Doubleday | 30 June 2020 | 336 pgs
Kevin Kwan's phenomenal novel, Crazy Rich Asians, takes the readers to tropical Singapore and tells a love story through an array of local culture, the mindset and the behaviorism of the rich with a fun and dramatic prose. Sex and Vanity has a similar vibe as CRA in terms of the prose (minus the Singlish, of course) and is a homage to E.M. Forster's A Room with a View (I haven't read this so I couldn't compare).
Lucie Tang Churchill, our heroine, is invited to a wedding reception in Capri, Italy, together with her family. Accompanied by her cousin, Charlotte, they're supposed to check into a hotel room that has a scenic sea view but are dismayed to find it's already been occupied by another two guests. Rosemary Zao gallantly offers to trade hotel rooms with them, but Charlotte isn't impressed with her exaggerated and over-the-top enthusiasm and thinks they're of two different class. Lucie, on the other hand, is intrigued by George Zao's (Rosemary's son) quiet temperament although she finds him a bit eccentric. And as fate would have it, it turns out that the Zaos are attending the same wedding reception, too.
In spite of Lucie's denial towards her attraction towards George and Charlotte's disapproval, Lucie couldn't keep her eyes away from him and Charlotte would tease her about her mixed blood heritage (Lucie's mother is a Chinese) that it's no surprise that George (Chinese-Australian) would attract her. But Lucie, on the other hand, finds her mixed blood heritage more of a hassle and confusion since she doesn't feel a strong sense of belonging from both sides of the family.
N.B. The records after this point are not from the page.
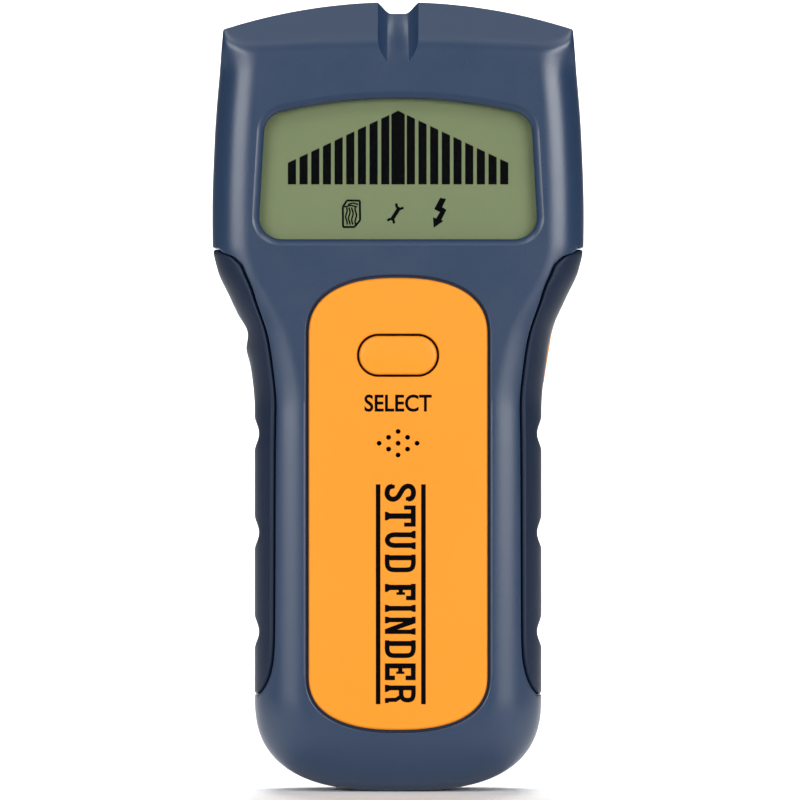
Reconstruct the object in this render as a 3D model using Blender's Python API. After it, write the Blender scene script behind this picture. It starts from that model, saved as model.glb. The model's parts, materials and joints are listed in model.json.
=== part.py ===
"""Stud finder: a hand-held wall scanner with a liquid-crystal display, standing with its marking notch upwards.

The back that slides along the wall faces +Y and the display faces -Y.
The origin is under the middle of the body, at the height of its lowest point.
"""

import math

import bmesh
import bpy
from mathutils import Matrix, Vector

MM = 0.001  # the sizes below are millimetres

# Casing
LENGTH = 165.0
HEAD_WIDTH = 77.7  # widest, just above the grips
GRIP_WIDTH = 59.9
TOP_WIDTH = 73.0  # across the two top corners
BACK_Y = 14.0  # outer face of the rear shell
FACE_Y = -13.2  # flat front of the front shell
WALL = 2.0
SEAM_GAP = 0.3  # left between pieces that meet
TAIL_HEIGHT = 20.7  # the rounded tail, up to the lower end of the grips
TAIL_POWER = 2.7  # exponent of the tail's superellipse
HEAD_HEIGHT = 50.5  # from the top down to the upper end of the grips
TOP_RISE = 6.1  # the top edge's arc, above its corners
BACK_ROUND = 5.0

# Front shoulders: how far the rounding runs in from the rim, and how deep it falls
HEAD_SHOULDER = (8.0, 6.0)
GRIP_SHOULDER = (10.7, 9.5)
TAIL_SHOULDER = 12.3

# Sloping band along the top and the marking notch in it
BAND_HEIGHT = 8.7
BAND_SLOPE = 0.483  # how far the band falls back for each millimetre upwards
NOTCH_HALF = 4.6
NOTCH_FLOOR_HALF = 1.4
NOTCH_DEPTH = 2.7
TROUGH_DEPTH = 1.75
TOP_WALL = 5.2  # the notch lies inside this wall

# Side grips
GRIP_THICK = 1.6
GRIP_GAP = 0.3
SCALLOP_HALF = 3.35
SCALLOP_DEPTH = 0.95
SCALLOP_PITCH = 20.7
SCALLOPS = 3
THUMB_DROP = 19.4  # upper scallop and power button, below the grips' upper end

# Face panel and select button
PANEL_WIDTH = 37.6
PANEL_TOP_DROP = 7.2  # below the grips' upper end
PANEL_FOOT = 12.9  # above the tail
PANEL_ENDS = (11.6, 9.0)  # lengths of the rounded upper and lower ends
PANEL_POWER = 2.35
PANEL_THICK = 1.6
PANEL_PROUD = 0.6
PANEL_GAP = 0.3
SELECT_WIDTH = 17.2
SELECT_HEIGHT = 8.7
SELECT_DROP = 23.2  # centre, below the grips' upper end
SELECT_PROUD = 0.7
SELECT_TRAVEL = 0.6
BUTTON_GAP = 0.3
FLANGE = 1.3
GRILLE_DROP = 18.4  # centre of the sound holes, below the select button
GRILLE_RADIUS = 0.5
GRILLE_STEP = (3.95, 2.45)

# Power button, in the right grip
POWER_LENGTH = 14.0
POWER_HEIGHT = 6.4
POWER_PROUD = 0.5
POWER_TRAVEL = 0.6
POWER_FLANGE = 0.9

# Display
DISPLAY_HALF = 28.4
DISPLAY_TOP_HALF = 27.0
DISPLAY_FOOT_DROP = 49.4  # lower edge, below the top of the casing
DISPLAY_HEIGHT = 26.6  # at its sides
DISPLAY_RISE = 3.0  # of its arched upper edge
DISPLAY_CORNER = 5.0
LENS_RECESS = 0.9
LENS_THICK = 1.5
LENS_FLANGE = (1.4, 1.0)
LCD_THICK = 2.2
LCD_BORDER = 0.9

# Battery: the standard 9 V block
BATTERY_SIZE = (26.5, 17.5, 46.2)
BATTERY_FOOT = 11.0
TERMINAL_HEIGHT = 2.2
TERMINAL_PITCH = 12.7
SNAP_SIZE = (25.0, 12.0, 3.6)
BAY_CLEAR = 0.6
BAY_WALL = 1.2
BAY_HEAD_ROOM = 1.6  # above the snap connector, for its leads
DOOR_THICK = 2.0
DOOR_WIDTH = 34.0
DOOR_FOOT = 9.0
DOOR_GAP = 0.3
FOAM_THICK = 0.8
DOOR_CORNER = 1.8
HINGE_RADIUS = 1.8  # the barrel along the door's upper edge
HINGE_PIN = (0.8, 1.6)  # radius, length beyond the door
LEDGE = 2.6
LEAD_RADIUS = 0.65

# Boards
BOARD_THICK = 1.4
BOARD_Y = -3.4  # its front face
BOARD_GAP = 0.2  # under a part that is soldered to it
SWITCH_SIZE = 6.0
SWITCH_HEIGHT = 3.5
PLUNGER_RADIUS = 1.75
BUZZER_RADIUS = 6.0
BUZZER_HEIGHT = 6.4
SENSOR_THICK = 1.2
COIL_RADII = (8.0, 13.0)
COIL_THICK = 3.0

# Fasteners
SCREW_HEAD = (2.6, 2.0)  # radius, height
SCREW_RADIUS = 1.35
SCREW_LENGTH = 14.0
BOSS_RADIUS = 3.1
SCREW_RECESS = 3.2
POST_RADIUS = 2.0
BOARD_SCREW = (1.9, 1.1, 0.95, 6.0)  # head radius and height, shank radius and length

# Back
PAD_THICK = 0.9
PAD_PROUD = 0.5
LABEL_THICK = 0.12
LABEL_SIZE = (44.0, 26.0)

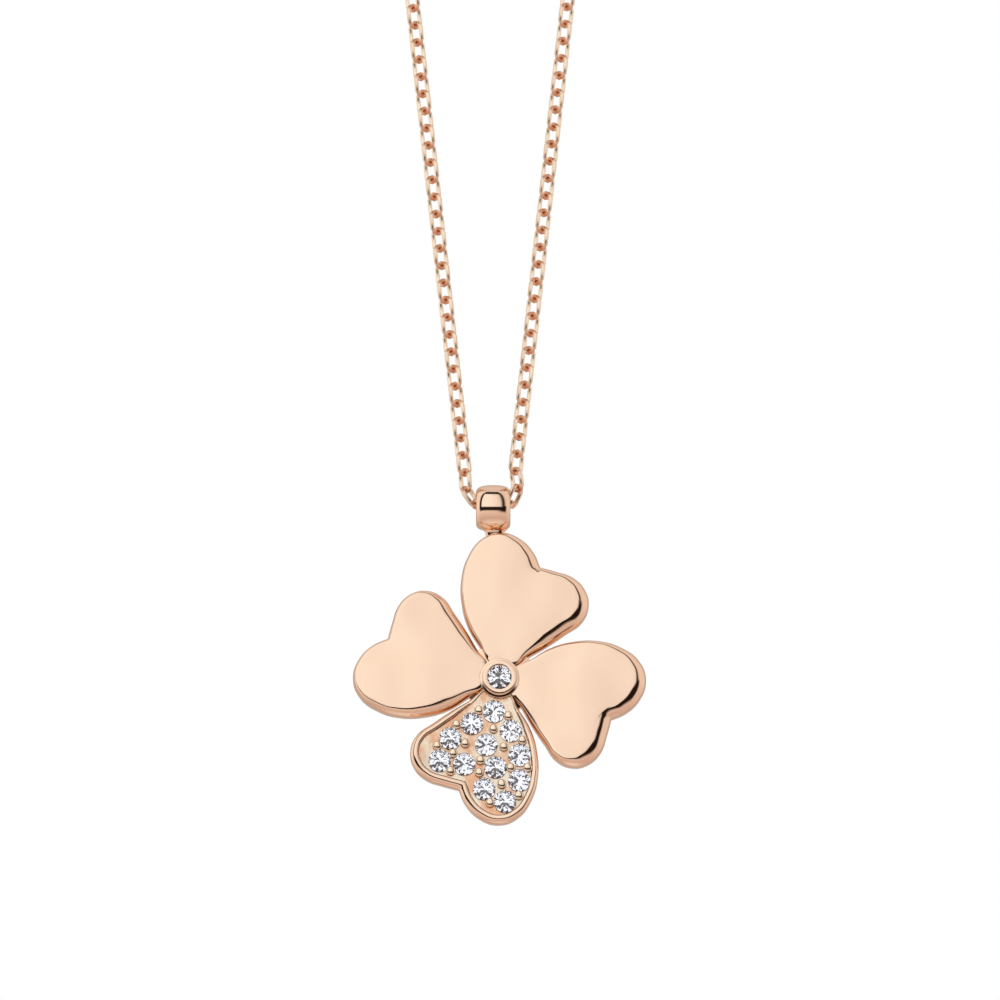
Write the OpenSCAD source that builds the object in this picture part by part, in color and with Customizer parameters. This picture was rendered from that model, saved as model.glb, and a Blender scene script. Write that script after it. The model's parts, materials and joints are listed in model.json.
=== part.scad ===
// Four leaf clover pendant on its fine chain, in millimetres, hanging as when worn.
// +X is right in the front view, +Z is up and the front faces -Y.
// The origin is where the loop rests on the nape: the underside of the clasp ring.

/* [Chain loop] */
// Drop from the top of the chain loop to the chain inside the bail
loop_drop = 210; // [150:5:300]
// Radius of the round top of the loop
loop_top_radius = 22; // [15:1:40]
// Width of the chain as seen
chain_width = 0.84; // [0.6:0.02:1.2]
// Tightest bend of the chain where it leaves the bail
chain_bend = 0.6; // [0.5:0.05:1.2]
// Half the spread that the straight arms of the chain aim at beside the bail
arm_aim = 1.5; // [1:0.1:3]
// Height over the bail at which the straight arms begin
arm_start = 3; // [2:0.5:8]

/* [Bail] */
// Radius of the barrel bail at its middle
bail_radius = 1.55; // [1.3:0.05:2.5]
// Radius of the bail at its two mouths
bail_mouth_radius = 1.06; // [1:0.02:2.2]
// Fullness of the barrel's outline: 2 is an ellipse, more is squarer
barrel_fullness = 2.5; // [2:0.1:4]
// Radius of the bore that the chain passes through
bore_radius = 0.86; // [0.7:0.02:1]
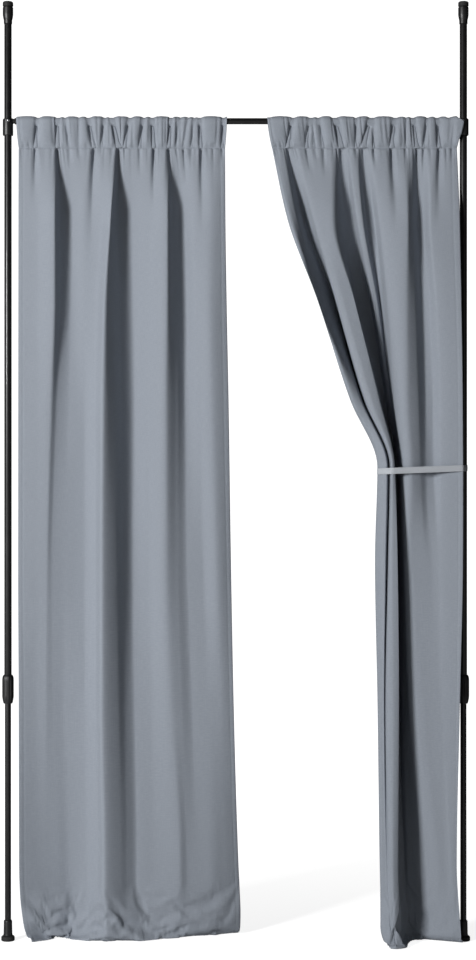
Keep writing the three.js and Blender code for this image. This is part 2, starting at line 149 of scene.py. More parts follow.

Lucie and George eventually let their feelings and emotions speak for themselves, but then an embarrassing situation breaks them apart. After this begins the second part of the story which is five years later after that incident, and the reader will soon learn that Lucie has a new fiancé and she's going to cross path with George once again; but this time around there're more deceits and implications as they involve not only her family and fiancé, but also the co-op board of her prestigious apartment building (they're hilarious at some point).
While Crazy Rich Asians and this book have the element of the rich and the privileged, what set them apart is the setting, the colourful culture of two different continents (Asian and Europe) and of course, not to mention the characterisations which I feel, remains the highlight of Kwan's books. I enjoyed reading about the local culture of CRA, but this book enables me more than a glimpse of the beautiful Capri and the extravagant food and fashion so it was both an entertaining and an "eye-opening" experience to me. While the love story was so-so and I wished there're more developments between Lucie and George (they've chemistry but lacks interactions), overall this still makes a decent read if you're in the mood for something light and fluffy.